__INFORMATION SHOWN__.
--

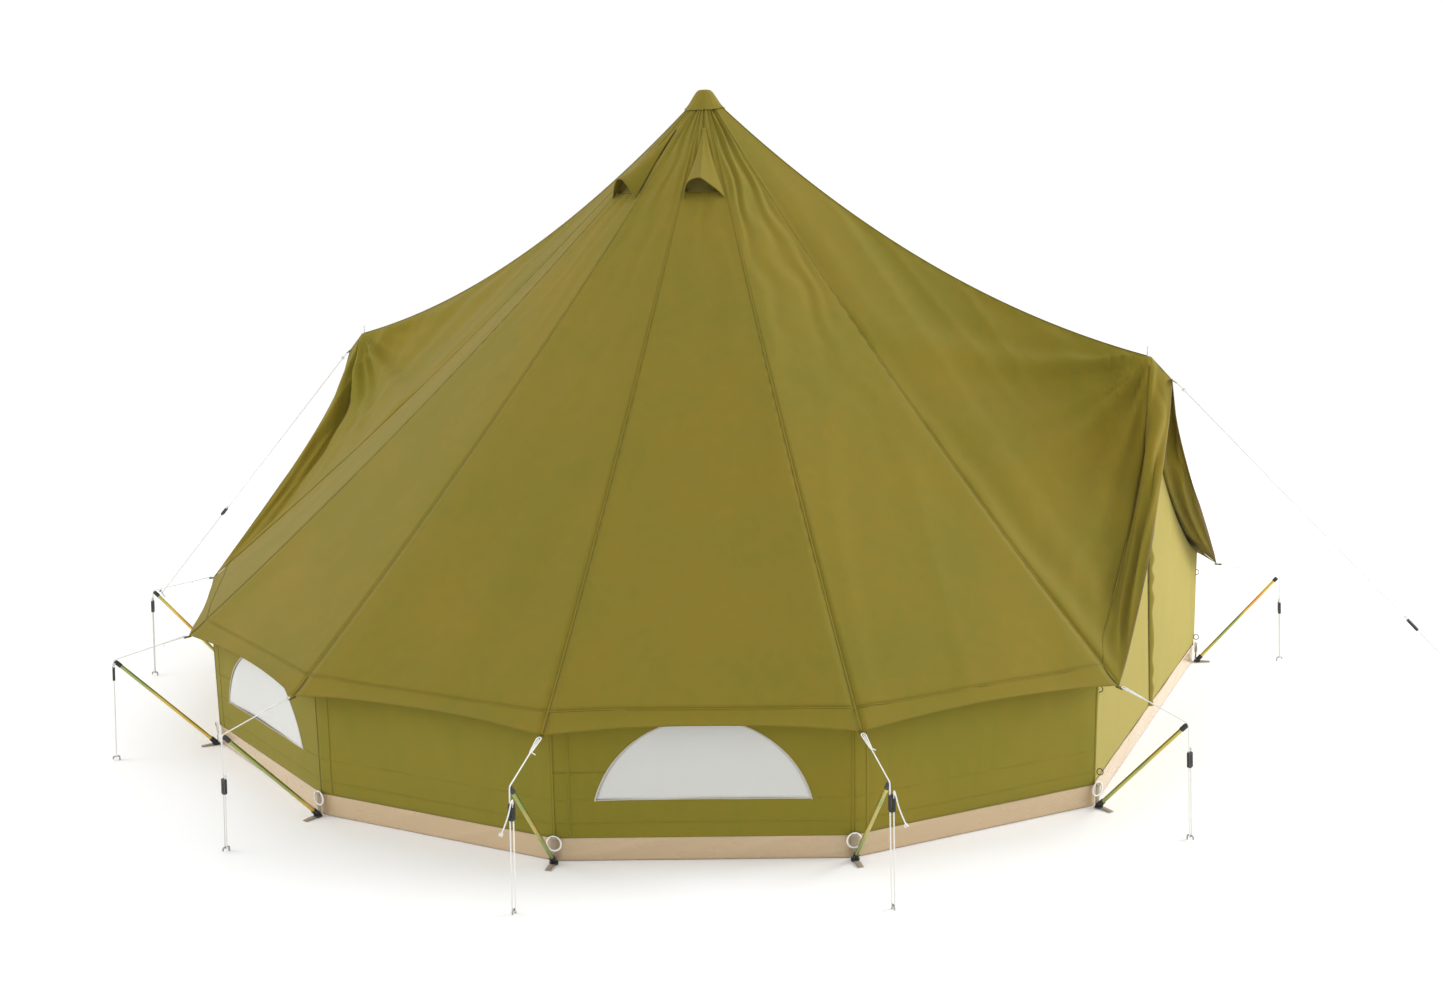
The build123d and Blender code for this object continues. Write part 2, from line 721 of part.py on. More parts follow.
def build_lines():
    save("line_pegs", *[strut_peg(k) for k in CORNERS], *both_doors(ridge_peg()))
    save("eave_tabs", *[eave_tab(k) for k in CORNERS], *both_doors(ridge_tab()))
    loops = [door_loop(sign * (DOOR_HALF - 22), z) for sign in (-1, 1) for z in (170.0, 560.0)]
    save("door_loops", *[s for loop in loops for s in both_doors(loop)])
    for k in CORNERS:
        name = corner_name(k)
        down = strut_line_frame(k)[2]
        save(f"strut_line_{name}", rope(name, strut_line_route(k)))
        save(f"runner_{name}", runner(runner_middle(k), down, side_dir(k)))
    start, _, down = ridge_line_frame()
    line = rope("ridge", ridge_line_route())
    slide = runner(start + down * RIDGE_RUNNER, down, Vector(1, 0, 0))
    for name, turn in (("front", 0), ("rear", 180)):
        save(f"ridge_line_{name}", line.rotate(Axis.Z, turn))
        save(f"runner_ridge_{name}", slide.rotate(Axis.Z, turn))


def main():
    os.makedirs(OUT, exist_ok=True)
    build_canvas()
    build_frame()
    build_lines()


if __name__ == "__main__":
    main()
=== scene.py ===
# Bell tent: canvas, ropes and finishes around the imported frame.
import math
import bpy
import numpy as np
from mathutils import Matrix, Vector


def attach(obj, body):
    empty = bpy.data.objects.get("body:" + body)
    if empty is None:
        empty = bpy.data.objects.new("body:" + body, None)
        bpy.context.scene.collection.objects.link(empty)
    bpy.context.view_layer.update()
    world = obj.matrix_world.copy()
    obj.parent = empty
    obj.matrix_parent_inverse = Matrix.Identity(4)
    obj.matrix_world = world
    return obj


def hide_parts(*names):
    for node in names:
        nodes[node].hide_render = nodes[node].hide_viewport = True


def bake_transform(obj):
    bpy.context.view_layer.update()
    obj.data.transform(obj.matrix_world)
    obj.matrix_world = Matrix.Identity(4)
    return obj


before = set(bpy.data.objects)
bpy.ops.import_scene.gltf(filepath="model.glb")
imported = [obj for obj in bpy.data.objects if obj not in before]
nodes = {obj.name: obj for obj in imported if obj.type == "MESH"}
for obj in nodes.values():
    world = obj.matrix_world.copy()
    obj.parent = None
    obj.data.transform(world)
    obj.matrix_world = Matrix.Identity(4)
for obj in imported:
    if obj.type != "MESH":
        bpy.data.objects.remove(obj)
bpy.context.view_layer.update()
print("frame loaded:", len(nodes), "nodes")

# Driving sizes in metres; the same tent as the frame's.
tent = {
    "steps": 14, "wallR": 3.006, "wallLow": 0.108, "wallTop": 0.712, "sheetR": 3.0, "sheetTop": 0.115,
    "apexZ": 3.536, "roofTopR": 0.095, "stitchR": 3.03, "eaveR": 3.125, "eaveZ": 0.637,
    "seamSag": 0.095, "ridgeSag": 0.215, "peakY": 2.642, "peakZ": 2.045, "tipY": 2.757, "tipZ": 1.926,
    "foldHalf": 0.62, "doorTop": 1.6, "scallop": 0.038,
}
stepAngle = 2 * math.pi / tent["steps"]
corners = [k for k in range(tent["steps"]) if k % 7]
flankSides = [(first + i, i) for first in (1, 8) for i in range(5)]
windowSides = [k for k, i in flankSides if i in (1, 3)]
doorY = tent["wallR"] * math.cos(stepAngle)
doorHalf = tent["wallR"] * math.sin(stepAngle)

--

__WHAT TO WORK ON__.
Repeat the material above in full, keeping every word.

__SOLUTION__.
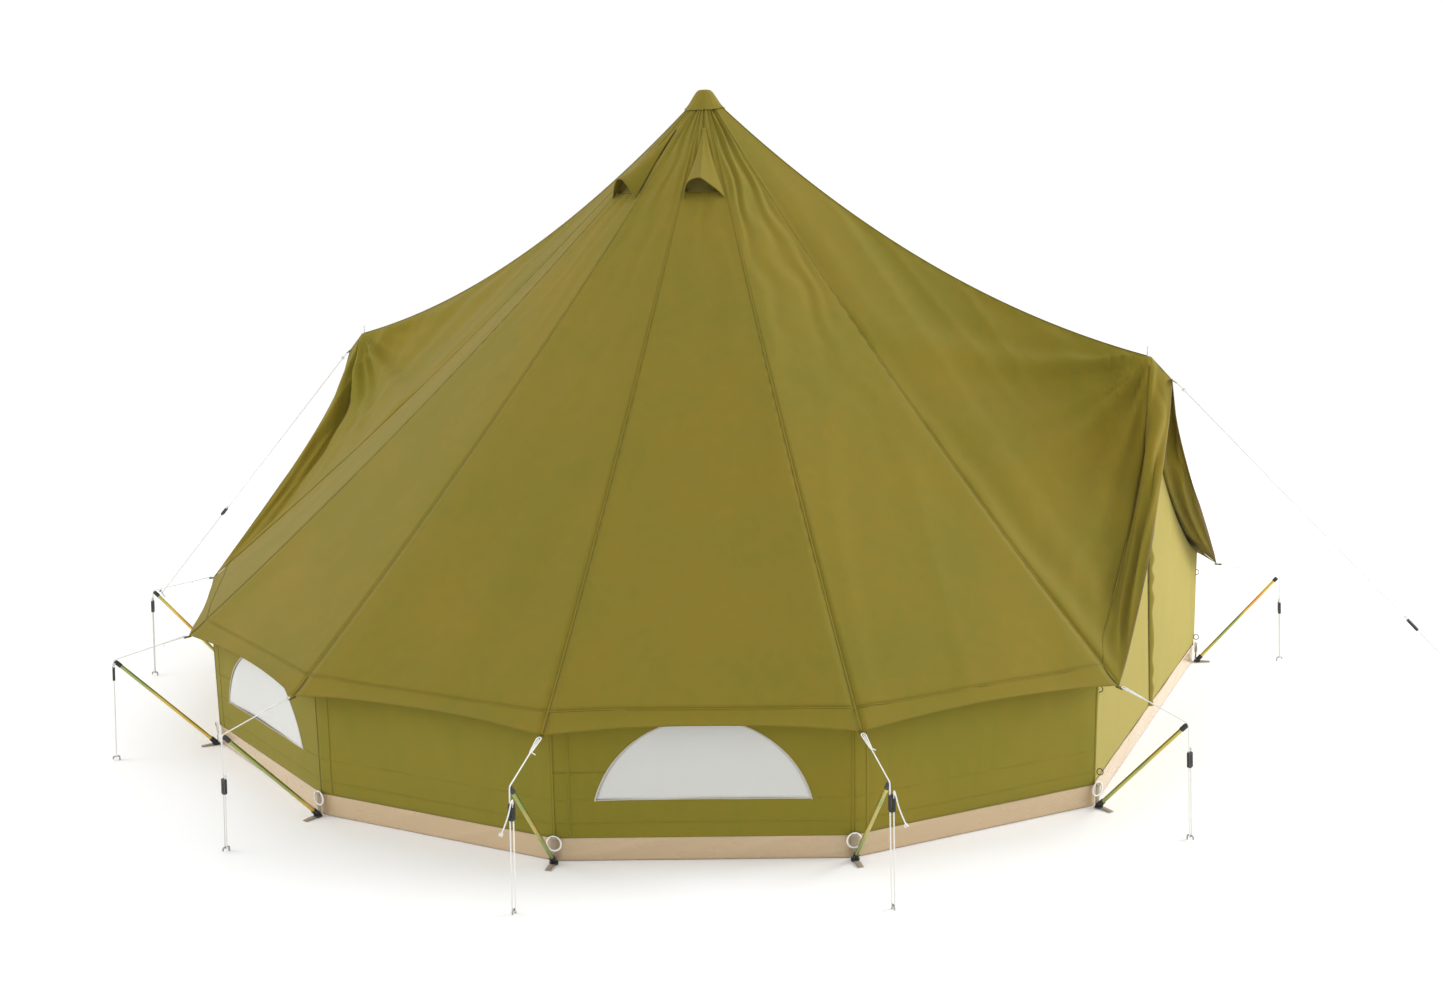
The build123d and Blender code for this object continues. Write part 2, from line 721 of part.py on. More parts follow.
def build_lines():
    save("line_pegs", *[strut_peg(k) for k in CORNERS], *both_doors(ridge_peg()))
    save("eave_tabs", *[eave_tab(k) for k in CORNERS], *both_doors(ridge_tab()))
    loops = [door_loop(sign * (DOOR_HALF - 22), z) for sign in (-1, 1) for z in (170.0, 560.0)]
    save("door_loops", *[s for loop in loops for s in both_doors(loop)])
    for k in CORNERS:
        name = corner_name(k)
        down = strut_line_frame(k)[2]
        save(f"strut_line_{name}", rope(name, strut_line_route(k)))
        save(f"runner_{name}", runner(runner_middle(k), down, side_dir(k)))
    start, _, down = ridge_line_frame()
    line = rope("ridge", ridge_line_route())
    slide = runner(start + down * RIDGE_RUNNER, down, Vector(1, 0, 0))
    for name, turn in (("front", 0), ("rear", 180)):
        save(f"ridge_line_{name}", line.rotate(Axis.Z, turn))
        save(f"runner_ridge_{name}", slide.rotate(Axis.Z, turn))


def main():
    os.makedirs(OUT, exist_ok=True)
    build_canvas()
    build_frame()
    build_lines()


if __name__ == "__main__":
    main()
=== scene.py ===
# Bell tent: canvas, ropes and finishes around the imported frame.
import math
import bpy
import numpy as np
from mathutils import Matrix, Vector


def attach(obj, body):
    empty = bpy.data.objects.get("body:" + body)
    if empty is None:
        empty = bpy.data.objects.new("body:" + body, None)
        bpy.context.scene.collection.objects.link(empty)
    bpy.context.view_layer.update()
    world = obj.matrix_world.copy()
    obj.parent = empty
    obj.matrix_parent_inverse = Matrix.Identity(4)
    obj.matrix_world = world
    return obj


def hide_parts(*names):
    for node in names:
        nodes[node].hide_render = nodes[node].hide_viewport = True


def bake_transform(obj):
    bpy.context.view_layer.update()
    obj.data.transform(obj.matrix_world)
    obj.matrix_world = Matrix.Identity(4)
    return obj


before = set(bpy.data.objects)
bpy.ops.import_scene.gltf(filepath="model.glb")
imported = [obj for obj in bpy.data.objects if obj not in before]
nodes = {obj.name: obj for obj in imported if obj.type == "MESH"}
for obj in nodes.values():
    world = obj.matrix_world.copy()
    obj.parent = None
    obj.data.transform(world)
    obj.matrix_world = Matrix.Identity(4)
for obj in imported:
    if obj.type != "MESH":
        bpy.data.objects.remove(obj)
bpy.context.view_layer.update()
print("frame loaded:", len(nodes), "nodes")

# Driving sizes in metres; the same tent as the frame's.
tent = {
    "steps": 14, "wallR": 3.006, "wallLow": 0.108, "wallTop": 0.712, "sheetR": 3.0, "sheetTop": 0.115,
    "apexZ": 3.536, "roofTopR": 0.095, "stitchR": 3.03, "eaveR": 3.125, "eaveZ": 0.637,
    "seamSag": 0.095, "ridgeSag": 0.215, "peakY": 2.642, "peakZ": 2.045, "tipY": 2.757, "tipZ": 1.926,
    "foldHalf": 0.62, "doorTop": 1.6, "scallop": 0.038,
}
stepAngle = 2 * math.pi / tent["steps"]
corners = [k for k in range(tent["steps"]) if k % 7]
flankSides = [(first + i, i) for first in (1, 8) for i in range(5)]
windowSides = [k for k, i in flankSides if i in (1, 3)]
doorY = tent["wallR"] * math.cos(stepAngle)
doorHalf = tent["wallR"] * math.sin(stepAngle)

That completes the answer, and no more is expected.